5.Tree models for assessing covariate-dependent method agreement
Authors:Siranush Karapetyan, Achim Zeileis, André Henriksen, Alexander Hapfelmeier
Abstract: Method comparison studies explore the agreement of measurements made by two or more methods. Commonly, agreement is evaluated by the well-established Bland-Altman analysis. However, the underlying assumption is that differences between measurements are identically distributed for all observational units and in all application settings. We introduce the concept of conditional method agreement and propose a respective modeling approach to alleviate this constraint. Therefore, the Bland-Altman analysis is embedded in the framework of recursive partitioning to explicitly define subgroups with heterogeneous agreement in dependence of covariates in an exploratory analysis.
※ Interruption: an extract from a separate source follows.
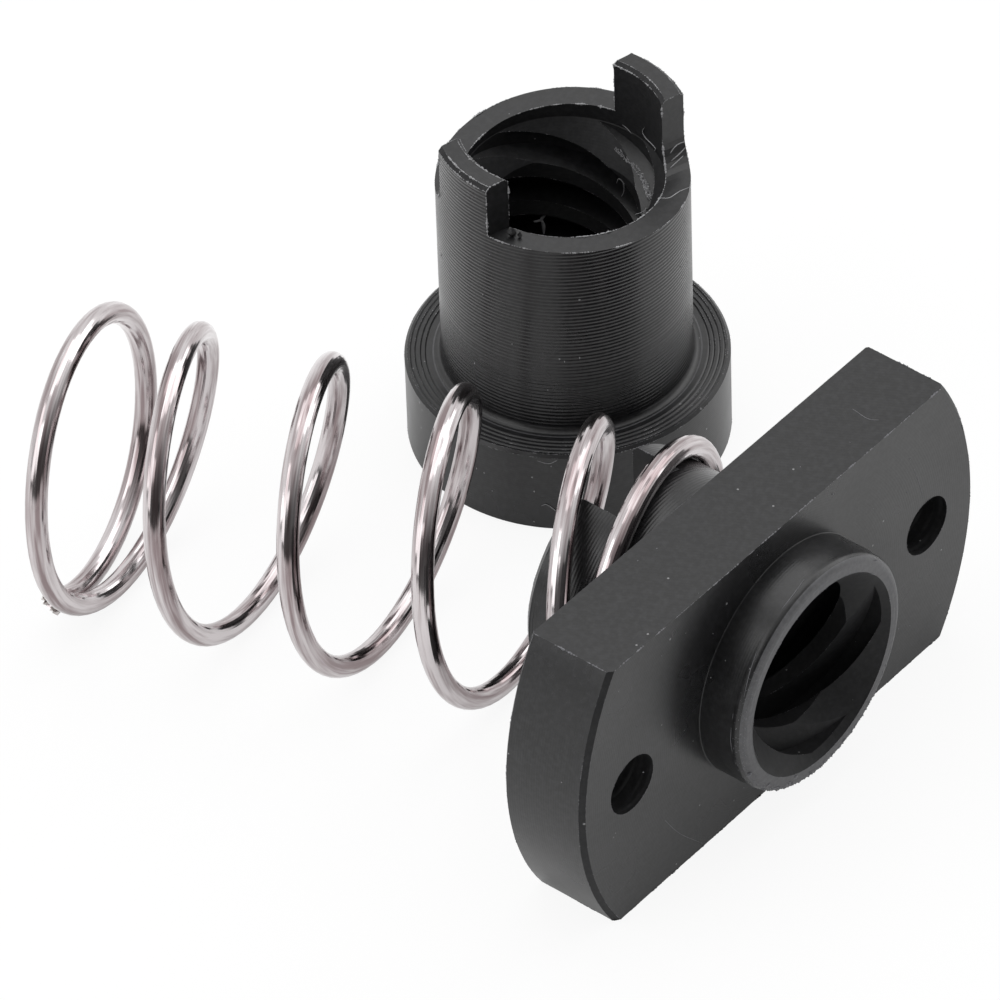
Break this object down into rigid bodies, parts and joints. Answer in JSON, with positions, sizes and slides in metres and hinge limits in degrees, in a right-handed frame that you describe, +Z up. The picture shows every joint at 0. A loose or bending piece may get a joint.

Three different modeling approaches, conditional inference trees with an appropriate transformation of the modeled differences (CTreeTrafo), distributional regression trees (DistTree), and model-based trees (MOB) are considered. The performance of these models is evaluated in terms of type-I error probability and power in several simulation studies. Further, the adjusted rand index (ARI) is used to quantify the models' ability to uncover given subgroups. An application example to real data of accelerometer device measurements is used to demonstrate the applicability. Additionally, a two-sample Bland-Altman test is proposed for exploratory or confirmatory hypothesis testing of differences in agreement between subgroups. Results indicate that all models were able to detect given subgroups with high accuracy as the sample size increased. Relevant covariates that may affect agreement could be detected in the application to accelerometer data. We conclude that conditional method agreement trees (COAT) enable the exploratory analysis of method agreement in dependence of covariates and the respective exploratory or confirmatory hypothesis testing of group differences. It is made publicly available through the R package coat.